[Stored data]
☆ ☆ ☆

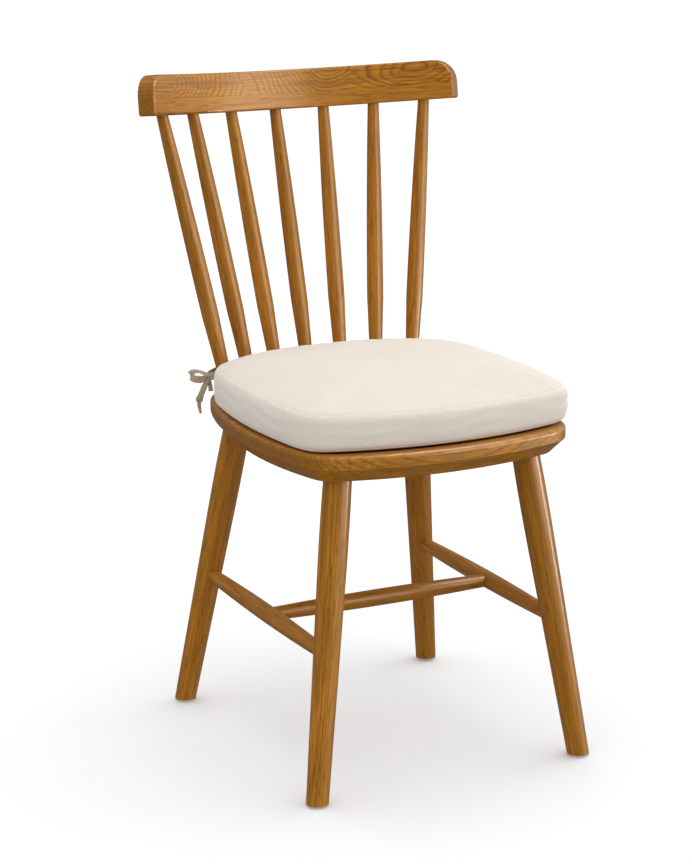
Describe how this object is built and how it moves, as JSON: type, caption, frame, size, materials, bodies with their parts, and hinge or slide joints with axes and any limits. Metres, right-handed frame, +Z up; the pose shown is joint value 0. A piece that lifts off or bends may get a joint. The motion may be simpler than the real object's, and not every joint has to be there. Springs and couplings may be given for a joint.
{
  "type": "windsor dining chair",
  "caption": "Windsor dining chair with a spindle back under a curved crest rail, turned splayed legs joined by an H stretcher, and a boxed seat cushion tied on.",
  "frame": {"origin": "on the floor, under the middle of the whole chair's box in plan", "axes": "+Z up, the chair faces -Y, +X to the right as seen from the front"},
  "size_m": [0.4794, 0.557, 0.8717],
  "materials": {
    "seat_wood": "satin lacquered oak, golden brown",
    "crest_wood": "satin lacquered oak, golden brown",
    "turned_wood": "satin lacquered oak, golden brown",
    "glide_nylon": "white nylon",
    "nail_steel": "plain steel",
    "cover_cloth": "off-white fine woven cloth",
    "foam": "open-cell polyurethane foam",
    "tie_tape": "folded tape of the cover cloth"
  },
  "bodies": {
    "chair": {"seat": "seat_wood", "crest_rail": "crest_wood", "spindle_1": "turned_wood", "spindle_2": "turned_wood", "spindle_3": "turned_wood", "spindle_4": "turned_wood", "spindle_5": "turned_wood", "spindle_6": "turned_wood", "spindle_7": "turned_wood", "front_left_leg": "turned_wood", "front_right_leg": "turned_wood", "rear_left_leg": "turned_wood", "rear_right_leg": "turned_wood", "left_side_stretcher": "turned_wood", "right_side_stretcher": "turned_wood", "cross_stretcher": "turned_wood", "front_left_glide": "glide_nylon", "front_right_glide": "glide_nylon", "rear_left_glide": "glide_nylon", "rear_right_glide": "glide_nylon", "front_left_glide_nail": "nail_steel", "front_right_glide_nail": "nail_steel", "rear_left_glide_nail": "nail_steel", "rear_right_glide_nail": "nail_steel"},
    "cushion": {"cushion_cover": "cover_cloth", "cushion_foam": "foam", "left_tie": "tie_tape", "right_tie": "tie_tape"}
  },
  "joints": [
    {"name": "cushion_lift", "type": "slide", "parent": "chair", "child": "cushion", "axis": [0, 0, 1], "range_m": [0, 0.3], "deforming": ["left_tie", "right_tie"]}
  ]
}
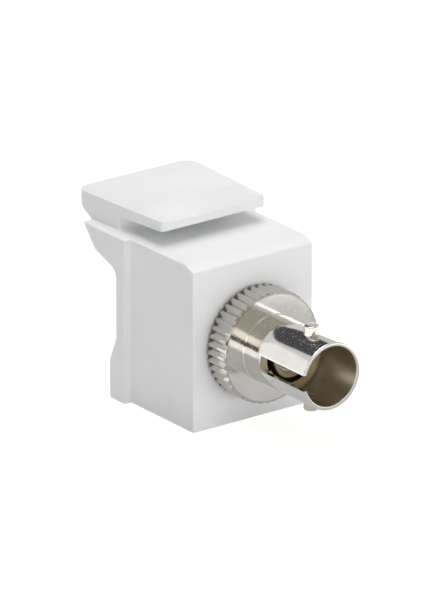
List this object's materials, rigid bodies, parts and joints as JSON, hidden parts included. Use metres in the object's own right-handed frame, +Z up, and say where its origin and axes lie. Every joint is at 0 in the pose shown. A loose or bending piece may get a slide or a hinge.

☆ ☆ ☆

Problem statement — Can you reproduce all the material exactly?

Response below —
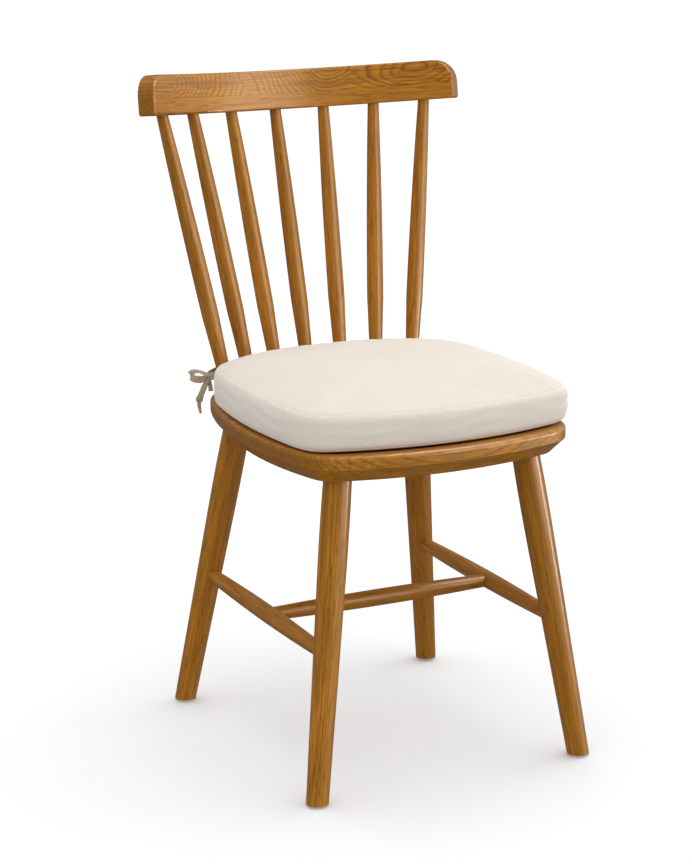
Describe how this object is built and how it moves, as JSON: type, caption, frame, size, materials, bodies with their parts, and hinge or slide joints with axes and any limits. Metres, right-handed frame, +Z up; the pose shown is joint value 0. A piece that lifts off or bends may get a joint. The motion may be simpler than the real object's, and not every joint has to be there. Springs and couplings may be given for a joint.
{
  "type": "windsor dining chair",
  "caption": "Windsor dining chair with a spindle back under a curved crest rail, turned splayed legs joined by an H stretcher, and a boxed seat cushion tied on.",
  "frame": {"origin": "on the floor, under the middle of the whole chair's box in plan", "axes": "+Z up, the chair faces -Y, +X to the right as seen from the front"},
  "size_m": [0.4794, 0.557, 0.8717],
  "materials": {
    "seat_wood": "satin lacquered oak, golden brown",
    "crest_wood": "satin lacquered oak, golden brown",
    "turned_wood": "satin lacquered oak, golden brown",
    "glide_nylon": "white nylon",
    "nail_steel": "plain steel",
    "cover_cloth": "off-white fine woven cloth",
    "foam": "open-cell polyurethane foam",
    "tie_tape": "folded tape of the cover cloth"
  },
  "bodies": {
    "chair": {"seat": "seat_wood", "crest_rail": "crest_wood", "spindle_1": "turned_wood", "spindle_2": "turned_wood", "spindle_3": "turned_wood", "spindle_4": "turned_wood", "spindle_5": "turned_wood", "spindle_6": "turned_wood", "spindle_7": "turned_wood", "front_left_leg": "turned_wood", "front_right_leg": "turned_wood", "rear_left_leg": "turned_wood", "rear_right_leg": "turned_wood", "left_side_stretcher": "turned_wood", "right_side_stretcher": "turned_wood", "cross_stretcher": "turned_wood", "front_left_glide": "glide_nylon", "front_right_glide": "glide_nylon", "rear_left_glide": "glide_nylon", "rear_right_glide": "glide_nylon", "front_left_glide_nail": "nail_steel", "front_right_glide_nail": "nail_steel", "rear_left_glide_nail": "nail_steel", "rear_right_glide_nail": "nail_steel"},
    "cushion": {"cushion_cover": "cover_cloth", "cushion_foam": "foam", "left_tie": "tie_tape", "right_tie": "tie_tape"}
  },
  "joints": [
    {"name": "cushion_lift", "type": "slide", "parent": "chair", "child": "cushion", "axis": [0, 0, 1], "range_m": [0, 0.3], "deforming": ["left_tie", "right_tie"]}
  ]
}
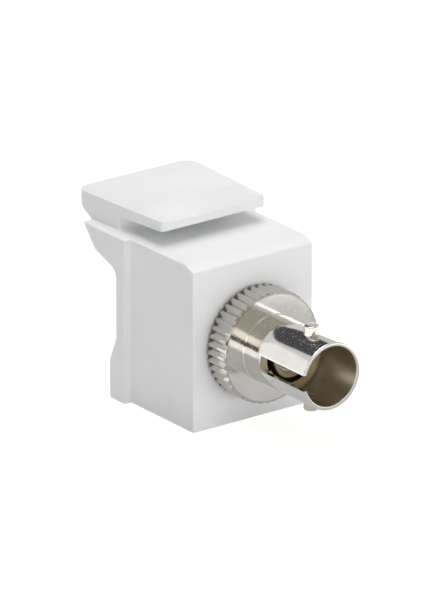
List this object's materials, rigid bodies, parts and joints as JSON, hidden parts included. Use metres in the object's own right-handed frame, +Z up, and say where its origin and axes lie. Every joint is at 0 in the pose shown. A loose or bending piece may get a slide or a hinge.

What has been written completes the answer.